(Entries with parts and joints)
-- Begin --
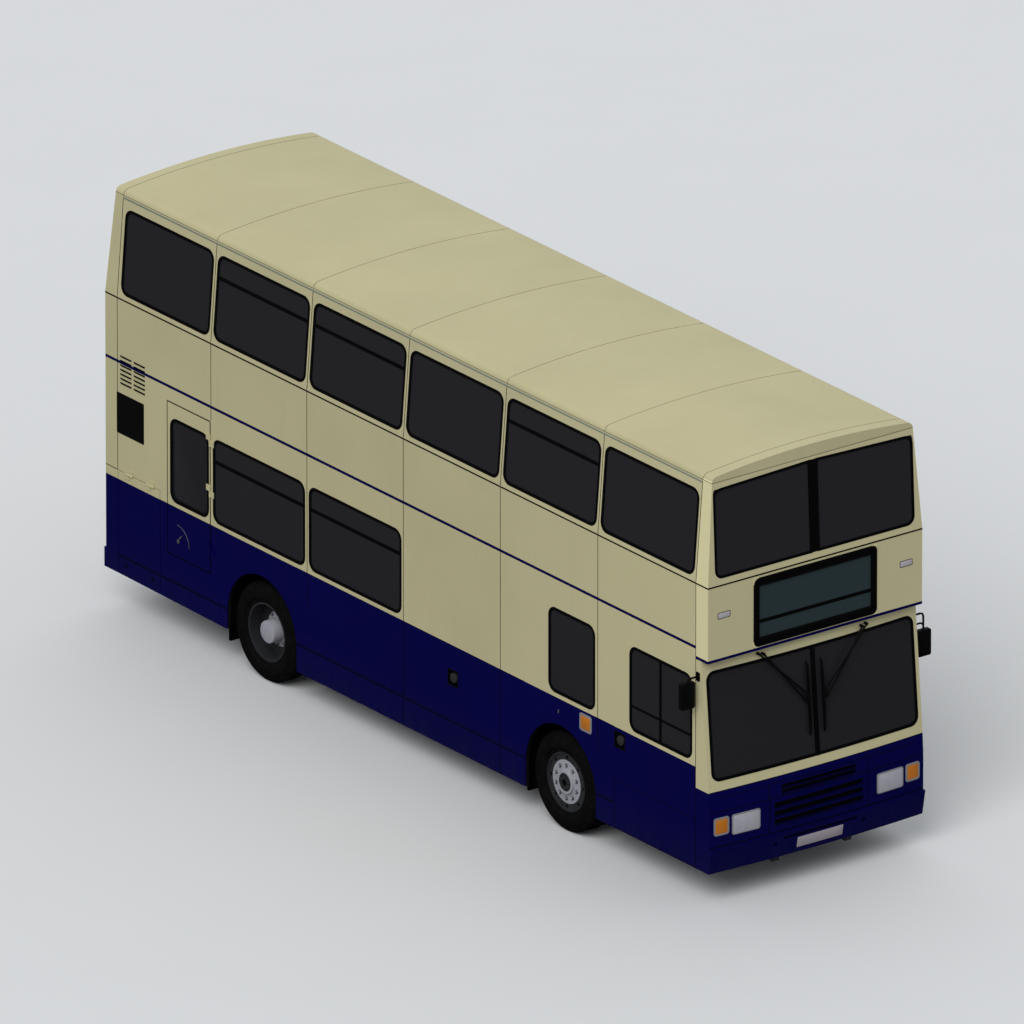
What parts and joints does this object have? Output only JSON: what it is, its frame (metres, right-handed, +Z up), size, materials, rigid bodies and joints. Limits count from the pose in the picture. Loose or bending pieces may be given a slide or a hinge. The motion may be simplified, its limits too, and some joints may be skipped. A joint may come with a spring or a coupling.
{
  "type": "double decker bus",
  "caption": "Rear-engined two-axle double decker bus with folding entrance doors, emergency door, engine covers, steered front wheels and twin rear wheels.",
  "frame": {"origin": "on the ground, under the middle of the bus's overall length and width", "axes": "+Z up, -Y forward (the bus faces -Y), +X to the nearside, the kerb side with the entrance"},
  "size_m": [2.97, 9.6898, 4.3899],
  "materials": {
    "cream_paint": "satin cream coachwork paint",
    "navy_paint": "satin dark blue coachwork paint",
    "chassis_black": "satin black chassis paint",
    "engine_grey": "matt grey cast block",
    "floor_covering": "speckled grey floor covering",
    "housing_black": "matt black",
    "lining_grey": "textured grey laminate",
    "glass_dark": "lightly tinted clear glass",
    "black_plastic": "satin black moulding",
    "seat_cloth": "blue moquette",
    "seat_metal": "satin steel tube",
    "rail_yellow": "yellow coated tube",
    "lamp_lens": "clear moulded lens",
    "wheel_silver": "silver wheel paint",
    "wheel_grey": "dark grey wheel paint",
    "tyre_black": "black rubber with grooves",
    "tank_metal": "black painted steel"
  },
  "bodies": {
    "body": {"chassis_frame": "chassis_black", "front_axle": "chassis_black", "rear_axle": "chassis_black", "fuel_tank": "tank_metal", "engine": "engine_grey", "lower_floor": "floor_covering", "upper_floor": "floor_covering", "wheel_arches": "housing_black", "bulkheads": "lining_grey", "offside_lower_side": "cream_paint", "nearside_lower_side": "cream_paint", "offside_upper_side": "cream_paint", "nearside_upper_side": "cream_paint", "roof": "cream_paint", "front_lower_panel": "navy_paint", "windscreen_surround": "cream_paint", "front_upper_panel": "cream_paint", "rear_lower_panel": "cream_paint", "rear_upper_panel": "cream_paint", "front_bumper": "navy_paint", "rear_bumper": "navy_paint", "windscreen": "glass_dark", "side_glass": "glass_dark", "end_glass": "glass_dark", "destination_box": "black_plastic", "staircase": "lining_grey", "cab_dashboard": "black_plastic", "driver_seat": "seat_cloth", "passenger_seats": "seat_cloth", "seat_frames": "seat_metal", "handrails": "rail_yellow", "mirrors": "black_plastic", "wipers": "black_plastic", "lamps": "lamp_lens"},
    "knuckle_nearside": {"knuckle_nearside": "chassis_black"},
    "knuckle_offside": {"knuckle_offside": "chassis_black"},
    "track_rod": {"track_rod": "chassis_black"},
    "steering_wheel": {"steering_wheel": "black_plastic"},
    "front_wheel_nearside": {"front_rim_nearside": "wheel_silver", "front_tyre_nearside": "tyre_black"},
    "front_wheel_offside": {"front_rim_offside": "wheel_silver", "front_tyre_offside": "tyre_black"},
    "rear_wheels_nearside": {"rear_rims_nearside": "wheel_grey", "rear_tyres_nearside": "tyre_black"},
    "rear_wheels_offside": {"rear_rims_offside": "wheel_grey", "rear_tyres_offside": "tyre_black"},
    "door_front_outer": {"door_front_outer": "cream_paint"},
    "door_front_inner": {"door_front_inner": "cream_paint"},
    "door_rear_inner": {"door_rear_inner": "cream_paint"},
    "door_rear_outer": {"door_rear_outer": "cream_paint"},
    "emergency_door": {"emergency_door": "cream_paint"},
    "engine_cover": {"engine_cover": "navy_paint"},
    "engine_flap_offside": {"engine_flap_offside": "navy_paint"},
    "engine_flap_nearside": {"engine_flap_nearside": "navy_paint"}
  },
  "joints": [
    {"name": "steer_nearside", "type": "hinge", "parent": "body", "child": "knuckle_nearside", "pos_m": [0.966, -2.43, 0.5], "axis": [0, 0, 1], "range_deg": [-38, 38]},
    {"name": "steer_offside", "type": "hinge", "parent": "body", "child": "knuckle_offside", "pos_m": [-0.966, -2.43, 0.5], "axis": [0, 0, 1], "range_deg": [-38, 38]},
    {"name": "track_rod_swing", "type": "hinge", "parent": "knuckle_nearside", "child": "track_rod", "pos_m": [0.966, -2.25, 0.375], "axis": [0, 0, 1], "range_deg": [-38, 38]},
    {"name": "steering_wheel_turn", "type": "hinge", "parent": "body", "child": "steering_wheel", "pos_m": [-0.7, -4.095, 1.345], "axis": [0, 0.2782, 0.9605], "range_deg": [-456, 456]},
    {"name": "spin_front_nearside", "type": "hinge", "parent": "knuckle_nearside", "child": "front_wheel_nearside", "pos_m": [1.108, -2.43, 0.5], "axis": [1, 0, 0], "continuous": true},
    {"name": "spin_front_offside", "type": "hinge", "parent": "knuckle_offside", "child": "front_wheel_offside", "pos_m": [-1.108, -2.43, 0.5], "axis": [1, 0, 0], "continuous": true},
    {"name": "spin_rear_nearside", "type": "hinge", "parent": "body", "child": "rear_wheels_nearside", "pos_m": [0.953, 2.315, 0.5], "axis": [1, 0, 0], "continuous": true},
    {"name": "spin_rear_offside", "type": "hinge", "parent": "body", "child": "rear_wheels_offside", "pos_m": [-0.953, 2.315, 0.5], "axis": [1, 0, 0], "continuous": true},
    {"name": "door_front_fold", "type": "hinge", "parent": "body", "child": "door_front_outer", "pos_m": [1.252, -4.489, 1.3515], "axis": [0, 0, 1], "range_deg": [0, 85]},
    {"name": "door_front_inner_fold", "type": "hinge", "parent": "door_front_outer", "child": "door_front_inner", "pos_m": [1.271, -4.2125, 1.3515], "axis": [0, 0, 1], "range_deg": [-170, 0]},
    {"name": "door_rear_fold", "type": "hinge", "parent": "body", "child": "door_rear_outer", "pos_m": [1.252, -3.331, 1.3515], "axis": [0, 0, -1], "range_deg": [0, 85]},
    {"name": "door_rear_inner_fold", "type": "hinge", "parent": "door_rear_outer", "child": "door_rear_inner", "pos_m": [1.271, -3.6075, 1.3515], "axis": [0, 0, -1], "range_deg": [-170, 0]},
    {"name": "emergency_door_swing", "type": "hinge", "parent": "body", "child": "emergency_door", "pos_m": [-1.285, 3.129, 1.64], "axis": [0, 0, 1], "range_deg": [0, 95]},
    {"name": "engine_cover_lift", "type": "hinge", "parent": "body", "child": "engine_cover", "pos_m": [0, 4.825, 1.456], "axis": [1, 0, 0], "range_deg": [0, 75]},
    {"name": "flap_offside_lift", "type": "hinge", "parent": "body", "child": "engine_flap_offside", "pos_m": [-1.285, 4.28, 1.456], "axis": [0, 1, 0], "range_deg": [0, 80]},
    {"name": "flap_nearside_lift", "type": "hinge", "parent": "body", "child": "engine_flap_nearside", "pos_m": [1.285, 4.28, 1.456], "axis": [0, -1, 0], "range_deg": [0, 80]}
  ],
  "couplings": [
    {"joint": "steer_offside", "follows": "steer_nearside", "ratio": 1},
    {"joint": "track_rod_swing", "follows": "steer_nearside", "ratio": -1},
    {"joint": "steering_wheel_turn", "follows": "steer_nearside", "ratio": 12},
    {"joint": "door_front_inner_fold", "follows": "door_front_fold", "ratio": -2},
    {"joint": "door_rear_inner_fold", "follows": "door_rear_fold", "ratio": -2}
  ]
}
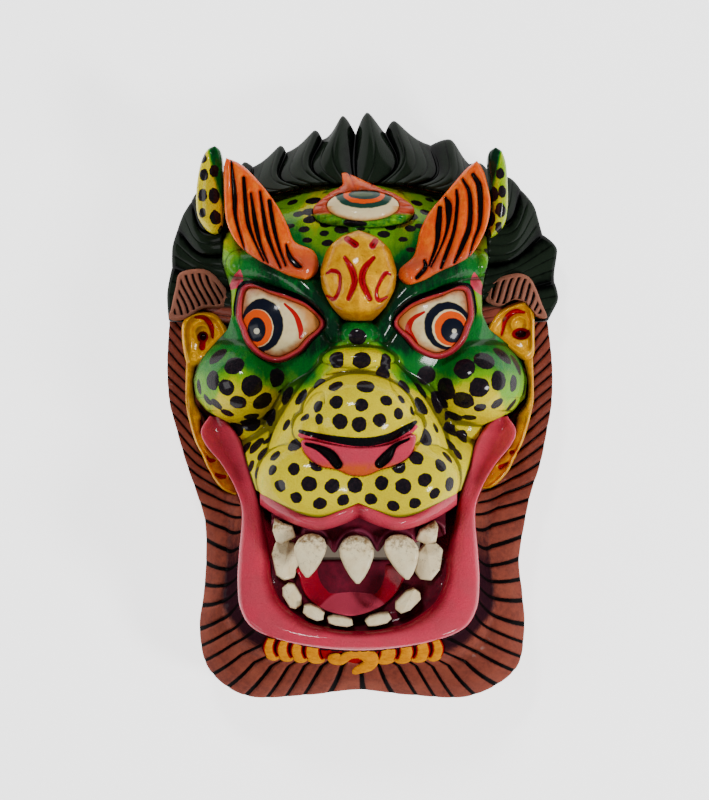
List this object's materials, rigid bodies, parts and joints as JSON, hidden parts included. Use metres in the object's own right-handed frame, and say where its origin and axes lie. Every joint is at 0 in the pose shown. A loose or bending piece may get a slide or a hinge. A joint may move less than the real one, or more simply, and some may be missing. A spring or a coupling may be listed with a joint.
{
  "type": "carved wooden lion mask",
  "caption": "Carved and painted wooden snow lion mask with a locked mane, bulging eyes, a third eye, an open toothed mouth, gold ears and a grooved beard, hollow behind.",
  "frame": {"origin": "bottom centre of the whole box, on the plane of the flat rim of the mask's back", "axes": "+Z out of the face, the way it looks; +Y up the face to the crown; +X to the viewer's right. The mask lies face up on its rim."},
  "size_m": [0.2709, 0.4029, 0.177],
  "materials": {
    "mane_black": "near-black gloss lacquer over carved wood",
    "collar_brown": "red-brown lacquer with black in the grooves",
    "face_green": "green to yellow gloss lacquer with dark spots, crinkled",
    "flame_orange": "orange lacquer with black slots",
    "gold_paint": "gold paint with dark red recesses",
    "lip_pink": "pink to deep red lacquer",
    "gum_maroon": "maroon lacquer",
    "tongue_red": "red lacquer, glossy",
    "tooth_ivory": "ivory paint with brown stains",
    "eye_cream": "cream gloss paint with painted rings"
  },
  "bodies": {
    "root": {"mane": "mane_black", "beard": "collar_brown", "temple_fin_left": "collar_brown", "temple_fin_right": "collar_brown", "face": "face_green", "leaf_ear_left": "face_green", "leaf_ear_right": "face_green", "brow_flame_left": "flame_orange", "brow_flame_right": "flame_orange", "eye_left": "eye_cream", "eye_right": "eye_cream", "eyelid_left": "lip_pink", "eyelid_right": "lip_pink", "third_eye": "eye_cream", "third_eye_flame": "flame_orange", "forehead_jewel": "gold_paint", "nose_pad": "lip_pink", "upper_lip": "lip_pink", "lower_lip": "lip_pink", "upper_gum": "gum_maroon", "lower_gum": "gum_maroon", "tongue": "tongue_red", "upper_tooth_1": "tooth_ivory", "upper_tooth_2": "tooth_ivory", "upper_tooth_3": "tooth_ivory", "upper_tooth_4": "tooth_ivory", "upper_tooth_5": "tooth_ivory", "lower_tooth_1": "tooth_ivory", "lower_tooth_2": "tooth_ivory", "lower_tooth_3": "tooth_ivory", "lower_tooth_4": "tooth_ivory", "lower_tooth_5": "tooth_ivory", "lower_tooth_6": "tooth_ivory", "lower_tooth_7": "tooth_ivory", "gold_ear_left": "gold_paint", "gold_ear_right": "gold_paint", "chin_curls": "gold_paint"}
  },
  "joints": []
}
-- End --
▶ **Short problem**:
Return each line with "this".

▶ **Complete response**:
What parts and joints does this object have? Output only JSON: what it is, its frame (metres, right-handed, +Z up), size, materials, rigid bodies and joints. Limits count from the pose in the picture. Loose or bending pieces may be given a slide or a hinge. The motion may be simplified, its limits too, and some joints may be skipped. A joint may come with a spring or a coupling.
List this object's materials, rigid bodies, parts and joints as JSON, hidden parts included. Use metres in the object's own right-handed frame, and say where its origin and axes lie. Every joint is at 0 in the pose shown. A loose or bending piece may get a slide or a hinge. A joint may move less than the real one, or more simply, and some may be missing. A spring or a coupling may be listed with a joint.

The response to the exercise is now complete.